HeadlinesBriefing favicon HeadlinesBriefing.com

RAG Evaluation Overfitting: When Test Scores Lie | Towards Data Science

Towards Data Science •
×

A team boasts about their RAG application hitting 97% evaluation scores after repeatedly identifying issues and fixing them on the same test set. While this sounds like responsible development, the author argues it reveals a fundamental problem: the evaluation set has quietly become part of the training process.

The issue mirrors classic machine learning overfitting, where models perform well on familiar data but fail on new inputs. Unlike traditional regression models with clear x-y pairs, RAG systems are harder to intuit. Developers often tune prompts, cherry-pick questions, or build tests from indexed documents without realizing they're compromising their evaluation integrity.

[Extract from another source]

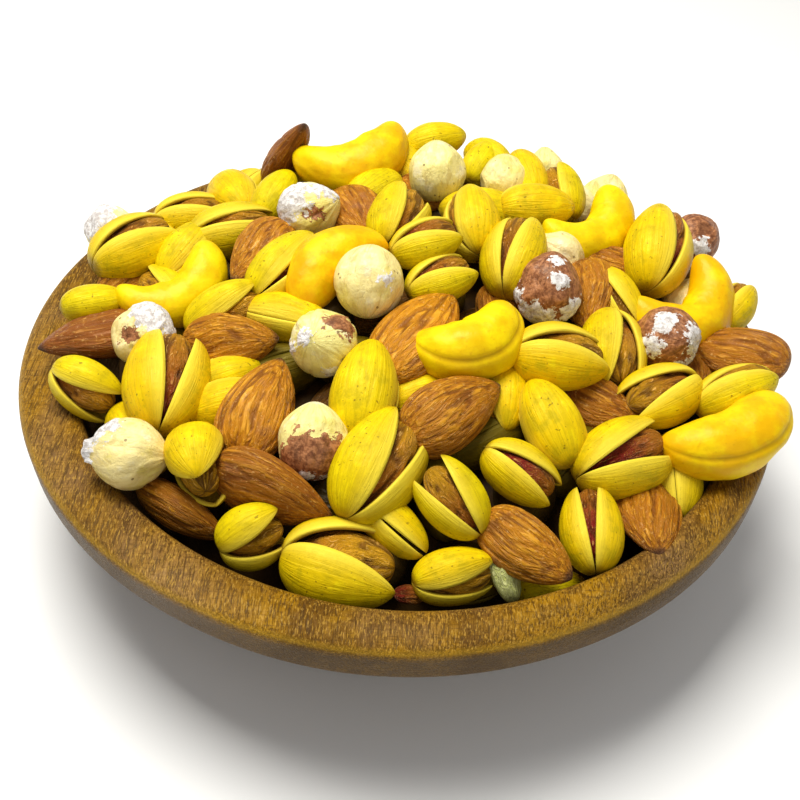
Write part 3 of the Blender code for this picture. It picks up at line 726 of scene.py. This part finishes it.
def make_kernels(rows, rings=36, around=46):
    """An egg in each open shell: y = b w(t) cos q, z = c w(t) sin q, with w the egg outline.

    It is crinkled: folds 0.12 exp(-(noise / 0.22)^2) of its width deep, where smooth noise is 0.
    """
    rows, start, end, length = nut_ends(rows)
    opened = np.radians(rows[:, 7])[:, None, None]
    number = own_number(41, len(rows))
    t = (1.0 - np.cos(np.linspace(0.0, math.pi, rings)))[None, :, None] / 2.0
    q = np.linspace(0.0, 2.0 * math.pi, around, endpoint=False)[None, None, :]
    folds = soft_noise(joined(2.4 * t + 30.0 * number, 3.6 * np.cos(q), 3.6 * np.sin(q) + 17.0 * number), 42)
    lumps = soft_noise(joined(3.0 * t + 30.0 * number, 1.4 * np.cos(q), 1.4 * np.sin(q) + 17.0 * number), 43)
    crease = np.exp(-(folds / 0.22) ** 2)
    swell = 1.05 + 0.12 * lumps - 0.12 * crease
    outline = egg_outline(t, 0.48, 0.46) * swell
    x = (t - 0.5) * length * 0.84 + 0.02 * length
    y = (0.145 + 0.165 * opened) * length * outline * np.cos(q)
    z = 0.235 * length * outline * np.sin(q) + 0.014 * length
    axes = nut_axes(start, end, rows[:, 6])
    points, triangles, lay = place_nuts(joined(x, y, z), (start + end) / 2.0, axes)
    grain = joined(np.cos(q) + 9.0 * number, np.sin(q), 1.6 * t + 13.0 * number)
    values = {"grain": lay(grain), "along": lay(t), "red": lay(rows[:, 8][:, None, None]),
              "crease": lay(crease)}
    return make_piece("pistachio_kernels", points, triangles, values)


def make_kernel_skin():
    """Gold to crimson, with dark creases and pale painted highlights on the ridges; green where the red is
    below 0.
    """
    material, tree, shader = new_material("kernel_skin", 0.40, 0.45, (1.0, 0.80, 0.50))
    lines, ridges = grain_lines(tree, 3.6, 6.0, 2.2)
    paler = times(tree, read(tree, "along"), 0.9)
    red = calculate(tree, "SUBTRACT", read(tree, "red"), paler)
    red = calculate(tree, "ADD", red, times(tree, lines, 0.25))
    tone = mix_color(tree, spread(tree, red, -0.35, 0.35), (0.66, 0.33, 0.010), (0.42, 0.135, 0.008))
    tone = mix_color(tree, spread(tree, red, 0.30, 0.72), tone, (0.27, 0.016, 0.012))
    crease = times(tree, spread(tree, ridges, 0.60, 0.15), 0.45)
    tone = mix_color(tree, crease, tone, (0.16, 0.045, 0.003))
    tone = wash(tree, tone, read(tree, "crease"), 0.2, 1.0, 0.75, (0.085, 0.020, 0.003))
    # painted highlight: pale gold laid on the highest ridges of the crinkled skin
    painted_highlight = times(tree, spread(tree, ridges, 1.0, 1.3), 0.55)
    tone = mix_color(tree, painted_highlight, tone, (0.86, 0.54, 0.14))
    green = spread(tree, read(tree, "red"), -0.1, -0.3)
    pale = mix_color(tree, lines, (0.74, 0.80, 0.20), (0.95, 0.97, 0.42))
    tone = mix_color(tree, green, tone, pale)
    tree.links.new(tone, shader.inputs["Base Color"])
    join_bump(tree, shader, ridges, 0.00035)
    return material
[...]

The article identifies three common overfitting patterns in RAG evaluation: prompt tuning on evaluation data, selecting only questions the system already handles well, and crafting test queries from indexed knowledge base documents. Each creates an illusion of performance rather than genuine capability measurement.

The fix requires discipline: maintain a truly held-out test set used minimally, construct questions independently of known system behavior, and view suspiciously high metrics with skepticism. A RAG system excelling on reused evaluation sets resembles a student who memorized past exams but crumbles when facing novel questions.